Economists at the State Bank of India noted that the removal of the diesel tax would provide a 0.5 percent reduction in the overall Consumer Price Index over the next two months. The cooling effect is essential for maintaining the purchasing power of the middle class. Separately, the government is considering a windfall tax on domestic oil producers who have profited from the rise in global prices. Such a move would help offset some of the revenue lost from the excise duty cuts. For instance, the tax on crude oil produced by domestic firms has been adjusted three times in the last year. The current levy on petrol remains higher than the historical average despite the recent reduction.

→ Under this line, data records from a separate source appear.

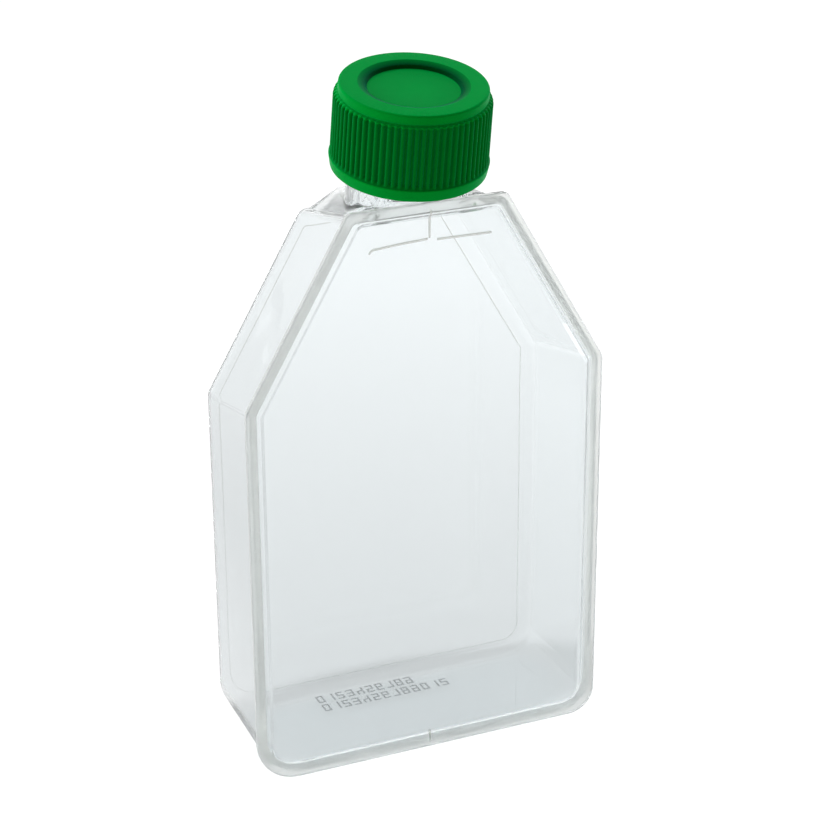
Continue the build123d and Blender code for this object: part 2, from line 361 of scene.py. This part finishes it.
def bead(line, face_at, width, height):
    """Points and faces of a half-round bead along a line (x, z) on a face that looks forwards.

    The line is resampled evenly, and face_at gives the face's depth over the height. At each
    step the section is half an ellipse on a flat foot, and it shrinks like a quarter circle
    over the last half width at both ends.
    """
    lengths = np.concatenate([[0], np.cumsum(np.linalg.norm(np.diff(line, axis=0), axis=1))])
    end = width / 2
    near = end * (1 - np.cos(np.linspace(0.15, np.pi / 2, 5)))
    middle_steps = np.linspace(end, lengths[-1] - end, max(int(lengths[-1] / (0.5 * mm)), 2))
    along = np.concatenate([near[:-1], middle_steps, (lengths[-1] - near[:-1])[::-1]])
    x = np.interp(along, lengths, line[:, 0])
    z = np.interp(along, lengths, line[:, 1])
    way = np.gradient(np.column_stack([x, z]), along, axis=0)
    way /= np.linalg.norm(way, axis=1, keepdims=True)
    left = np.clip(np.minimum(along, lengths[-1] - along) / end, 0, 1)
    size = np.sqrt(1 - (1 - left) ** 2)[:, None]
    angle = np.linspace(0, np.pi, 9)[None, :]
    across = size * width / 2 * np.cos(angle)
    out = size * height * np.sin(angle)
    ring = np.stack([
        x[:, None] + across * way[:, 1:],
        face_at(z)[:, None] - mark_gap - out,
        z[:, None] - across * way[:, :1],
    ], -1)
    rows, section = ring.shape[:2]
    faces = ring_faces(rows, section).tolist()
    faces += [list(range(section))[::-1], list(range((rows - 1) * section, rows * section))]
    return ring.reshape(-1, 3), faces


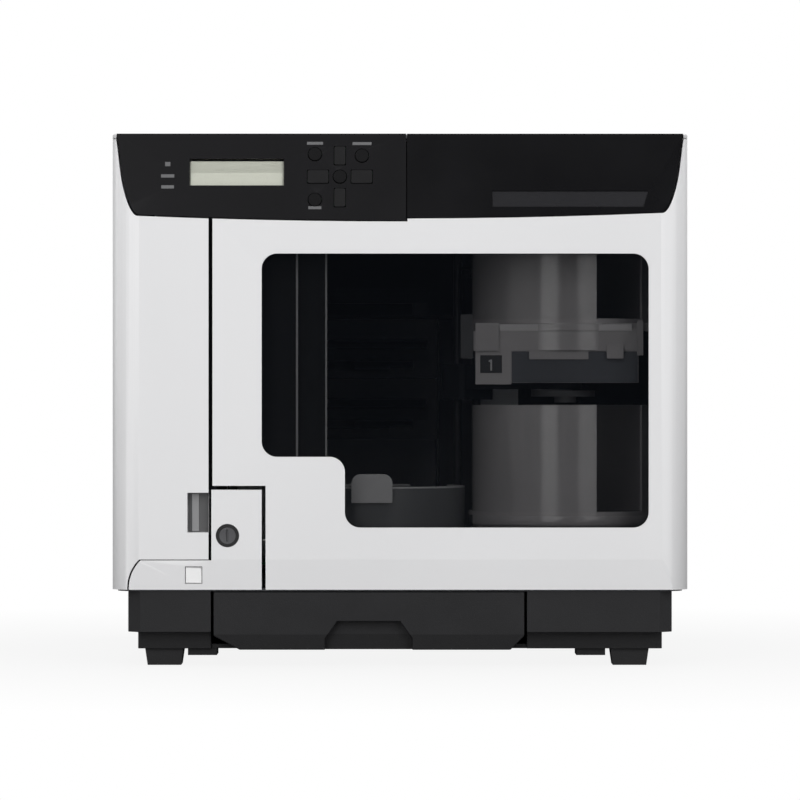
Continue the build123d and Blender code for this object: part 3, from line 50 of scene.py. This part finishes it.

The Elite Tribune Perspective

Political survival in New Delhi has always been lubricated by cheap diesel, and this latest fiscal maneuver is a masterstroke of desperate populist engineering. By gutting the excise duty, the Modi administration is effectively betting the national credit score against the longevity of a Middle Eastern war. It is a cynical, if necessary, acknowledgment that the Indian voter cares far more about the price of a liter of fuel than the integrity of the fiscal deficit.

The removal of the diesel tax is not a policy of strength but a white flag surrendered to the reality of a global energy market that India cannot control. We should be skeptical of the claim that this is a sustainable shield. In fact, it is a temporary dam holding back a reservoir of inevitable inflation that will eventually break through. When the government runs out of tax buffers to burn, the subsequent price hike will be twice as painful. For now, the consumer enjoys a reprieve funded by future debt.

The bill for this temporary relief will arrive long after the current headlines have faded, likely in the form of slashed social programs or higher direct taxes. New Delhi has bought itself time, but it has not bought a solution. The true cost of the Iran conflict is simply being moved from the petrol pump to the national ledger.